* [Material provided]:

::::::::::

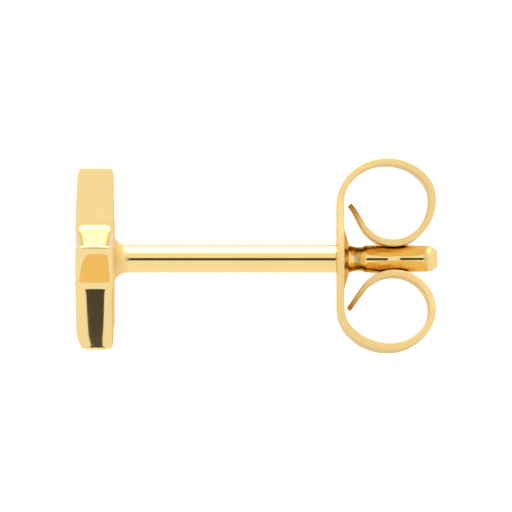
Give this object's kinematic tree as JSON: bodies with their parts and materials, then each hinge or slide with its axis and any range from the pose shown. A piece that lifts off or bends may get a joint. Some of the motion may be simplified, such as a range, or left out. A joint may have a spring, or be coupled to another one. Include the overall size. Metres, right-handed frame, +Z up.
{
  "type": "star stud earring with butterfly clutch",
  "caption": "Plain polished gold star stud earring, lying on its side, with a straight grooved post soldered to its back and a dimpled butterfly clutch that slides on the post.",
  "frame": {"origin": "under the middle of the whole, on the surface that the earring lies on", "axes": "+X along the post from the star to the clutch; +Z up, the way one point of the star looks; +Y across, towards the clutch's larger scroll"},
  "size_m": [0.0106, 0.006, 0.0051],
  "materials": {
    "polished_gold": "mirror polished yellow gold",
    "spring_gold": "polished yellow gold strip with satin stamped edges"
  },
  "bodies": {
    "stud": {"star_stud": "polished_gold"},
    "clutch": {"butterfly_clutch": "spring_gold"}
  },
  "joints": [
    {"name": "clutch_slide", "type": "slide", "parent": "stud", "child": "clutch", "axis": [1, 0, 0], "range_m": [-0.006, 0.008]}
  ]
}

::::::::::

* [Written exercise]: Extract the listing in its entirety and repeat it exactly.

* [Finished exercise]:
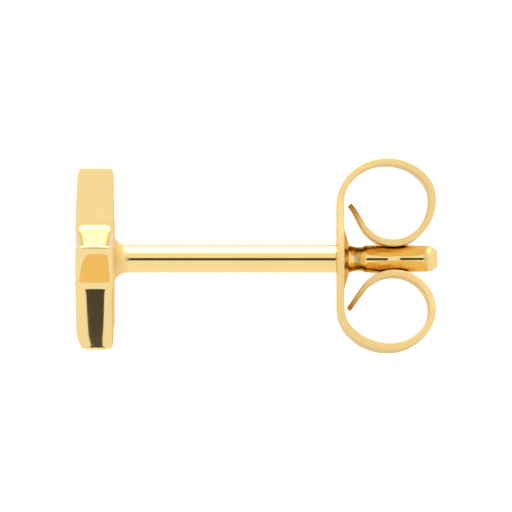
Give this object's kinematic tree as JSON: bodies with their parts and materials, then each hinge or slide with its axis and any range from the pose shown. A piece that lifts off or bends may get a joint. Some of the motion may be simplified, such as a range, or left out. A joint may have a spring, or be coupled to another one. Include the overall size. Metres, right-handed frame, +Z up.
{
  "type": "star stud earring with butterfly clutch",
  "caption": "Plain polished gold star stud earring, lying on its side, with a straight grooved post soldered to its back and a dimpled butterfly clutch that slides on the post.",
  "frame": {"origin": "under the middle of the whole, on the surface that the earring lies on", "axes": "+X along the post from the star to the clutch; +Z up, the way one point of the star looks; +Y across, towards the clutch's larger scroll"},
  "size_m": [0.0106, 0.006, 0.0051],
  "materials": {
    "polished_gold": "mirror polished yellow gold",
    "spring_gold": "polished yellow gold strip with satin stamped edges"
  },
  "bodies": {
    "stud": {"star_stud": "polished_gold"},
    "clutch": {"butterfly_clutch": "spring_gold"}
  },
  "joints": [
    {"name": "clutch_slide", "type": "slide", "parent": "stud", "child": "clutch", "axis": [1, 0, 0], "range_m": [-0.006, 0.008]}
  ]
}